[Start of RECORDS SHOWN]

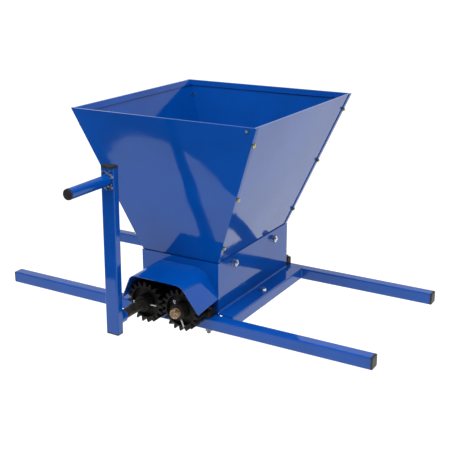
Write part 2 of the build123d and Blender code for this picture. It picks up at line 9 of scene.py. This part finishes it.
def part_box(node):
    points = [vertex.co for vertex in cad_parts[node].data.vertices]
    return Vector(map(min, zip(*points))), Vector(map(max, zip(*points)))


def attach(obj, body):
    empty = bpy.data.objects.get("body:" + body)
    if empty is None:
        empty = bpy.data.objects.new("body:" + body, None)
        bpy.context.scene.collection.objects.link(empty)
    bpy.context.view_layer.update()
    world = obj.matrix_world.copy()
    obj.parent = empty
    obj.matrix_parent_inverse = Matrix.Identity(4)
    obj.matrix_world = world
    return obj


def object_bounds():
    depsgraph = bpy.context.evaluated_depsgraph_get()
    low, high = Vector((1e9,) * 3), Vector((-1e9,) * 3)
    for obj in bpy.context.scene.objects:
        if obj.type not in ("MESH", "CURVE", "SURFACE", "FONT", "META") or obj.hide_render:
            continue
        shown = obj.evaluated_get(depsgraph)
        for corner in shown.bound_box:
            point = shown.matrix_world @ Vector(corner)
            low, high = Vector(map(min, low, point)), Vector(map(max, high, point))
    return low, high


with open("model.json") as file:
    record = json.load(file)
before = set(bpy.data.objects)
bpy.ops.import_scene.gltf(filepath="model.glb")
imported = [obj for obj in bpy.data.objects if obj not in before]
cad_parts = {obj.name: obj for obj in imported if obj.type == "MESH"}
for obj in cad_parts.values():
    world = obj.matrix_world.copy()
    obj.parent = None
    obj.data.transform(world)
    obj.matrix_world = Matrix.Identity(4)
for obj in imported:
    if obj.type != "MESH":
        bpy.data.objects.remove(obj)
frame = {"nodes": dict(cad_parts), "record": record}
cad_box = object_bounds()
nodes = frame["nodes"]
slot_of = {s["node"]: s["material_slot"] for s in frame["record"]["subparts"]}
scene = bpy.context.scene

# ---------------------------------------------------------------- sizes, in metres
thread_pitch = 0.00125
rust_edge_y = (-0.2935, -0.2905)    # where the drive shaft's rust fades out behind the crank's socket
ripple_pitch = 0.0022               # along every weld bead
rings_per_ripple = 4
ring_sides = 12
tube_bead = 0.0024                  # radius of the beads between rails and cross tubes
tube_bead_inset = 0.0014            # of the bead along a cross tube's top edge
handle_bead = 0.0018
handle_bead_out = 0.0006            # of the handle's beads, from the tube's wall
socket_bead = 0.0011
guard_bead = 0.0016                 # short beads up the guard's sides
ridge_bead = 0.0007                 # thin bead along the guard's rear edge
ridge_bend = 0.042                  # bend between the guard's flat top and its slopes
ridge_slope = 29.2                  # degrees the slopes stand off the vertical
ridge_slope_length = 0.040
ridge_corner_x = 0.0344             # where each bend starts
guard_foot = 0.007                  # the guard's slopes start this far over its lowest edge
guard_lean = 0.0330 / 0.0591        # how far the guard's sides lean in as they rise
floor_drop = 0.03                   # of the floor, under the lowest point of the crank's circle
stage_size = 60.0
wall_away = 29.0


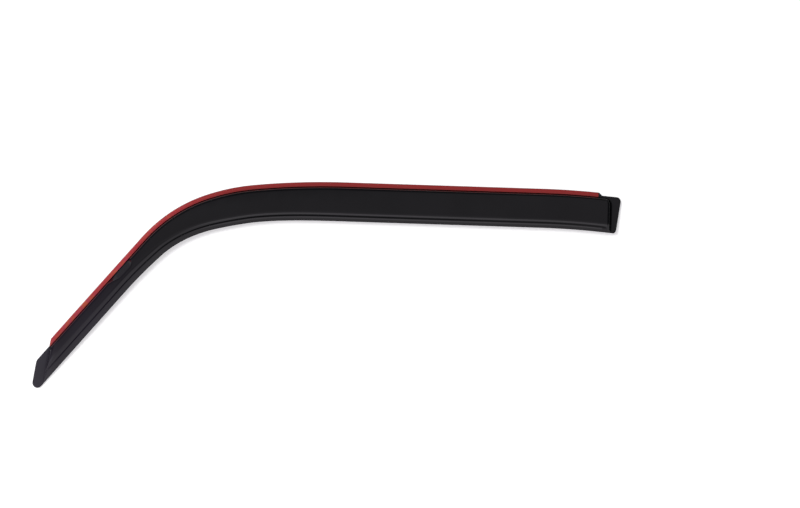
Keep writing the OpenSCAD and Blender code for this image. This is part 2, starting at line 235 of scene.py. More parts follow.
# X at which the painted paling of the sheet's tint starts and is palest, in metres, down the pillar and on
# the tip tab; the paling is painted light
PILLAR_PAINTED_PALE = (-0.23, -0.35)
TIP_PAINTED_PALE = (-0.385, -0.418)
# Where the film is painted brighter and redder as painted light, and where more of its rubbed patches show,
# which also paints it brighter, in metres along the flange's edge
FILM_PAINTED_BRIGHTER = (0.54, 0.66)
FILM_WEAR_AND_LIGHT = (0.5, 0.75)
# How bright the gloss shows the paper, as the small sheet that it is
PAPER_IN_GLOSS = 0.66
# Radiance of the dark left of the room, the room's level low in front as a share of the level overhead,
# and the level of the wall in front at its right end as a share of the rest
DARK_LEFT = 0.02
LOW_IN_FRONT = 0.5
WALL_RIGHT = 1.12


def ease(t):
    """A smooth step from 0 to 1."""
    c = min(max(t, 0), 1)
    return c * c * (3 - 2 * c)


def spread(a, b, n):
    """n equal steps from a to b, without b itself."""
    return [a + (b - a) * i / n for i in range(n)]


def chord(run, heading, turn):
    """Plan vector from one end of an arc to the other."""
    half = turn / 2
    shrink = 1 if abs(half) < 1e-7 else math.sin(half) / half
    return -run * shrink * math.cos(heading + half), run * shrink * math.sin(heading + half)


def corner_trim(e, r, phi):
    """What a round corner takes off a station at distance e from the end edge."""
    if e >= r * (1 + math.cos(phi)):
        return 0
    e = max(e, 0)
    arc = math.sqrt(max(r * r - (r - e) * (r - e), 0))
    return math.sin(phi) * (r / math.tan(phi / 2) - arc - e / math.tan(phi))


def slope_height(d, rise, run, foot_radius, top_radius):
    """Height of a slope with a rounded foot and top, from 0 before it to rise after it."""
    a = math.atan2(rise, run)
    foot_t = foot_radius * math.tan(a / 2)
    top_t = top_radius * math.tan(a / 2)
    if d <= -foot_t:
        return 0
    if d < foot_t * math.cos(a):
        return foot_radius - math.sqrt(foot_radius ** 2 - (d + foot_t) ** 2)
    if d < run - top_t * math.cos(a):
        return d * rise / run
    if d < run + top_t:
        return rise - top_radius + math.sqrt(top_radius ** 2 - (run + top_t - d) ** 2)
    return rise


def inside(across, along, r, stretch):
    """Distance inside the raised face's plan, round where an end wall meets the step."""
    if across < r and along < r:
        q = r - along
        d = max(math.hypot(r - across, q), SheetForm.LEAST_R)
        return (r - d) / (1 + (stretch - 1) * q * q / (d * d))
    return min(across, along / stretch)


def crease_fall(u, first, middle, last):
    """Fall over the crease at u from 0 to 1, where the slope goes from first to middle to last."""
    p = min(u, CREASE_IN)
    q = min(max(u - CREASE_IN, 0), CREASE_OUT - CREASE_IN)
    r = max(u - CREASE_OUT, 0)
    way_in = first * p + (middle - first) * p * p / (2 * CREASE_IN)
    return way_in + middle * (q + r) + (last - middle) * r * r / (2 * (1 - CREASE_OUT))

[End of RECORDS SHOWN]
[Start of RECORDS SHOWN]

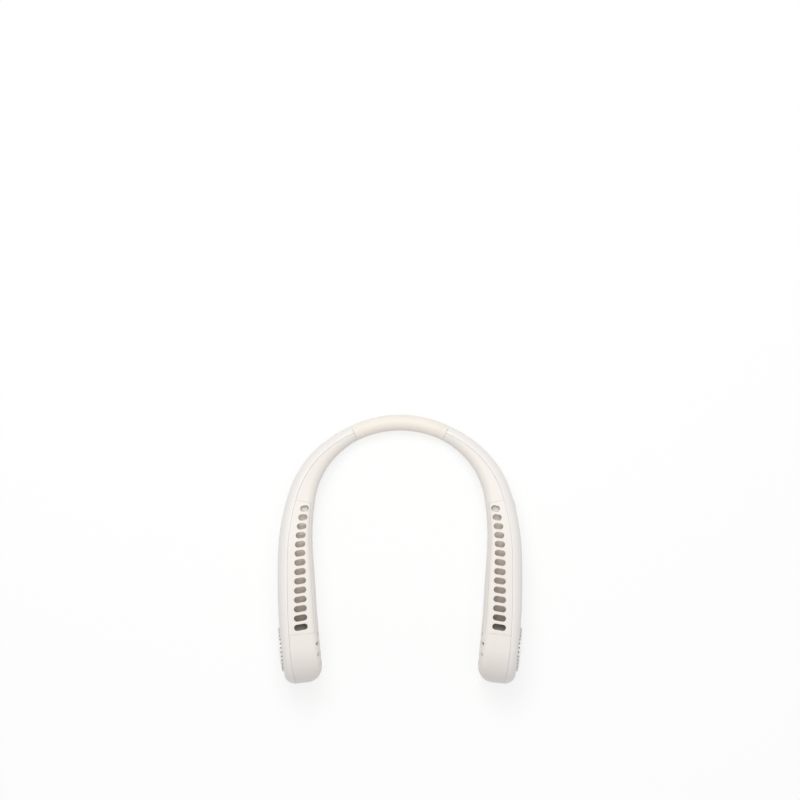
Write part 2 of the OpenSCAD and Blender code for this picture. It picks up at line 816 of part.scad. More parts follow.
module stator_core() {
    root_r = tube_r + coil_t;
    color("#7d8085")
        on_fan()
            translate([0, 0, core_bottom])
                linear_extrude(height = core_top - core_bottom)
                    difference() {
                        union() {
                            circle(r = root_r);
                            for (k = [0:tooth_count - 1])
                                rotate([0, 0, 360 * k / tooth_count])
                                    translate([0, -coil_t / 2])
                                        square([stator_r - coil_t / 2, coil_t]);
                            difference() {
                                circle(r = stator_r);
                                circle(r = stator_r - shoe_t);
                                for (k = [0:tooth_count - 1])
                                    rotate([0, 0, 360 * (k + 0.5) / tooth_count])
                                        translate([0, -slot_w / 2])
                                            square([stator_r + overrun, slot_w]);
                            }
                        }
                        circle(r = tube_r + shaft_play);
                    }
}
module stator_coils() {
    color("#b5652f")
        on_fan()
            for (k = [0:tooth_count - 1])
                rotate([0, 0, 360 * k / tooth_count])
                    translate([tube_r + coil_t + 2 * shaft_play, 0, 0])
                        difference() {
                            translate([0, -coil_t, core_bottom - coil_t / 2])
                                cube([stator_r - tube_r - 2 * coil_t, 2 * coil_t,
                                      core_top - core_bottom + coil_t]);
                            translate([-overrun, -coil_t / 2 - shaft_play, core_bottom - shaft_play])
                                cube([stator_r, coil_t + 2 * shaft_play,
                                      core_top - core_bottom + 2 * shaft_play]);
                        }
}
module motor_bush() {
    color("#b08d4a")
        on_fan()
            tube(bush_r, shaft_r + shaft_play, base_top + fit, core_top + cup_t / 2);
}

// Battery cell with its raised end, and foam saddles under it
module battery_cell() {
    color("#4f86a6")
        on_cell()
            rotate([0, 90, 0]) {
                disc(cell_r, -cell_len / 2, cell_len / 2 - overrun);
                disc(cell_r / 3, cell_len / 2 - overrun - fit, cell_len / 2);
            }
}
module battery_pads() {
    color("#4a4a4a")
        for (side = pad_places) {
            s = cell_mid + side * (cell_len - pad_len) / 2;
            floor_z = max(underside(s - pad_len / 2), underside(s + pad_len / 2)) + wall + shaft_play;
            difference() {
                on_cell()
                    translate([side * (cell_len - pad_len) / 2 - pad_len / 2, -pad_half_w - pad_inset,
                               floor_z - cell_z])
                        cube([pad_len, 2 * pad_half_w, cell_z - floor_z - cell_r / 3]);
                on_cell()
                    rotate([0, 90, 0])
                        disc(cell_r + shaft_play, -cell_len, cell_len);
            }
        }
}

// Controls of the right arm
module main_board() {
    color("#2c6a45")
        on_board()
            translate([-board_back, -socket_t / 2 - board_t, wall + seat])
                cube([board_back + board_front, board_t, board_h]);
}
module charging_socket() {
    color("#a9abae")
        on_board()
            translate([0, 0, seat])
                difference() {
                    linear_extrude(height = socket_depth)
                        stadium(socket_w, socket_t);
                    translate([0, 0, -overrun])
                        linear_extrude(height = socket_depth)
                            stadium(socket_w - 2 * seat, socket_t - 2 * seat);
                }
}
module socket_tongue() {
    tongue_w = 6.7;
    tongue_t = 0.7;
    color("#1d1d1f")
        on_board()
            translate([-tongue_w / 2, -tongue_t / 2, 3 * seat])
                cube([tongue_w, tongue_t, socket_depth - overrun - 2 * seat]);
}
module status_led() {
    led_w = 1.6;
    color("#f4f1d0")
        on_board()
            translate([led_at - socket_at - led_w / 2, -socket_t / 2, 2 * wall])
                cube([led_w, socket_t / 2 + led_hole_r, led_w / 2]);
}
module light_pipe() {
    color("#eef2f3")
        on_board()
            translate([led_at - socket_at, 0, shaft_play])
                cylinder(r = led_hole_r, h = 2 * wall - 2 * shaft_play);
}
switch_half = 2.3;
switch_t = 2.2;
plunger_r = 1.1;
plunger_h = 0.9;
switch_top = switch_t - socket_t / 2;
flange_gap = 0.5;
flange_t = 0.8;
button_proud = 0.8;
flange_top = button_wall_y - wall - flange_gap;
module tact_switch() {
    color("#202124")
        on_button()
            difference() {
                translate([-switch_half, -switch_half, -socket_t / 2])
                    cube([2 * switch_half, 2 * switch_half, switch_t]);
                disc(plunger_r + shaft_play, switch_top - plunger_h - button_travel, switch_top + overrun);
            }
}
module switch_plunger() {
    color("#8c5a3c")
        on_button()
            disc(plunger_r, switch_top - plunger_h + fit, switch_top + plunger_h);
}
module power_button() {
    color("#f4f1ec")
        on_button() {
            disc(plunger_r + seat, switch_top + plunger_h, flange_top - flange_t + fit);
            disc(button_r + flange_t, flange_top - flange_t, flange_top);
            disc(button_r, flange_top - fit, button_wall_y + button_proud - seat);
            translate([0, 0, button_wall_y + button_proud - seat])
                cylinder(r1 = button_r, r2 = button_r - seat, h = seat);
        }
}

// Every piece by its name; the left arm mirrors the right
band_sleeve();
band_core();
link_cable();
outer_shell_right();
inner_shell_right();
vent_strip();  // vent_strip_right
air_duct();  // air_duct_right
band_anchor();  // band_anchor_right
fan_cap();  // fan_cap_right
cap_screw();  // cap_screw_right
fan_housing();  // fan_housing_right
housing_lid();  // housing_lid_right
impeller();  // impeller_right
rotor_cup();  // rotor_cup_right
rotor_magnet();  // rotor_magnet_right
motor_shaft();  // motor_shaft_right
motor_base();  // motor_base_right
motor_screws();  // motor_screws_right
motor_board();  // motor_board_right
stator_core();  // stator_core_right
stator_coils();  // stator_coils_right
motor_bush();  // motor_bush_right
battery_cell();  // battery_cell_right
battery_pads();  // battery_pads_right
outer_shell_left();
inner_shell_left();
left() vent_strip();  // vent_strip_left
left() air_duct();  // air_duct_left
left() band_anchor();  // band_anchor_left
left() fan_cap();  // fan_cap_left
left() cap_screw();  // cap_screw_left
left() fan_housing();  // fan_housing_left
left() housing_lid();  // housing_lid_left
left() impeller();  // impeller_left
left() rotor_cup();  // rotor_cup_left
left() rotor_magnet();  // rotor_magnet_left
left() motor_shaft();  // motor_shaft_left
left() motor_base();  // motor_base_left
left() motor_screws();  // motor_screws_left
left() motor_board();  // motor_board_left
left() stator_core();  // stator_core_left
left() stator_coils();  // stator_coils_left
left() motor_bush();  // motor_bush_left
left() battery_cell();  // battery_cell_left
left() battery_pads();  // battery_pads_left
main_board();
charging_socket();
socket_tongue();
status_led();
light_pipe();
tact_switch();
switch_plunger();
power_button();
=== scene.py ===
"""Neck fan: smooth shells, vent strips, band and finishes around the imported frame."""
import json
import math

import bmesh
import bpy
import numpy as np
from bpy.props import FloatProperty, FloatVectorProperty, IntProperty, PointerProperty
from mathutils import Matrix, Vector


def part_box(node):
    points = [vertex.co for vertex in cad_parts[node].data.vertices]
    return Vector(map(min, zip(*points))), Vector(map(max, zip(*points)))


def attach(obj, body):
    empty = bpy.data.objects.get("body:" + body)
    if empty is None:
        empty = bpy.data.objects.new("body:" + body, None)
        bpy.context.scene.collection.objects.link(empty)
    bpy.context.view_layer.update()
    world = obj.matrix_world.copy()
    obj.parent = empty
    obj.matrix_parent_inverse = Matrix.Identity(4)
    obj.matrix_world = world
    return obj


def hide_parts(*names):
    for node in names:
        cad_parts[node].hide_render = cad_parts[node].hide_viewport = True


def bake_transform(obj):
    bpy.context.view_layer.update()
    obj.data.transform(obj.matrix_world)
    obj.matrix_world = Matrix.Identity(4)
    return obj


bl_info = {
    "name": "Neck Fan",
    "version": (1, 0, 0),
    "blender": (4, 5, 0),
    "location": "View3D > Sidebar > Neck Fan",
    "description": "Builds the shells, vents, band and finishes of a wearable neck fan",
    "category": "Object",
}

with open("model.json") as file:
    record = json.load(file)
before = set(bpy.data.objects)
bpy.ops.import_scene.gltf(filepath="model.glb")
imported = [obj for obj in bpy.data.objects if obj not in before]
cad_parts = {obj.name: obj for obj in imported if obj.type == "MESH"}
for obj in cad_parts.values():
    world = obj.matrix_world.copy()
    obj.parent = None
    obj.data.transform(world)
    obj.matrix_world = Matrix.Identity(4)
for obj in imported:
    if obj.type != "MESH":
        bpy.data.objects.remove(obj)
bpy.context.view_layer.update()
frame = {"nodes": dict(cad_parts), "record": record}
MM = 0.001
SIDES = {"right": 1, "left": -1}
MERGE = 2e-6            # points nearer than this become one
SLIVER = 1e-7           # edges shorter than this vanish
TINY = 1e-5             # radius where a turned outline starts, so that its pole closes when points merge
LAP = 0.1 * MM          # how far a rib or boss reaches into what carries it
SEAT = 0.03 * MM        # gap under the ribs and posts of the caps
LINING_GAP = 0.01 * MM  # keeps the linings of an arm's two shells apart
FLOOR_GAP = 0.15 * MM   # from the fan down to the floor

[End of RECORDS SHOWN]

EXERCISE
Pull every line holding "picks" out of the records.

FULL SOLUTION
Write part 2 of the build123d and Blender code for this picture. It picks up at line 9 of scene.py. This part finishes it.
Write part 2 of the OpenSCAD and Blender code for this picture. It picks up at line 816 of part.scad. More parts follow.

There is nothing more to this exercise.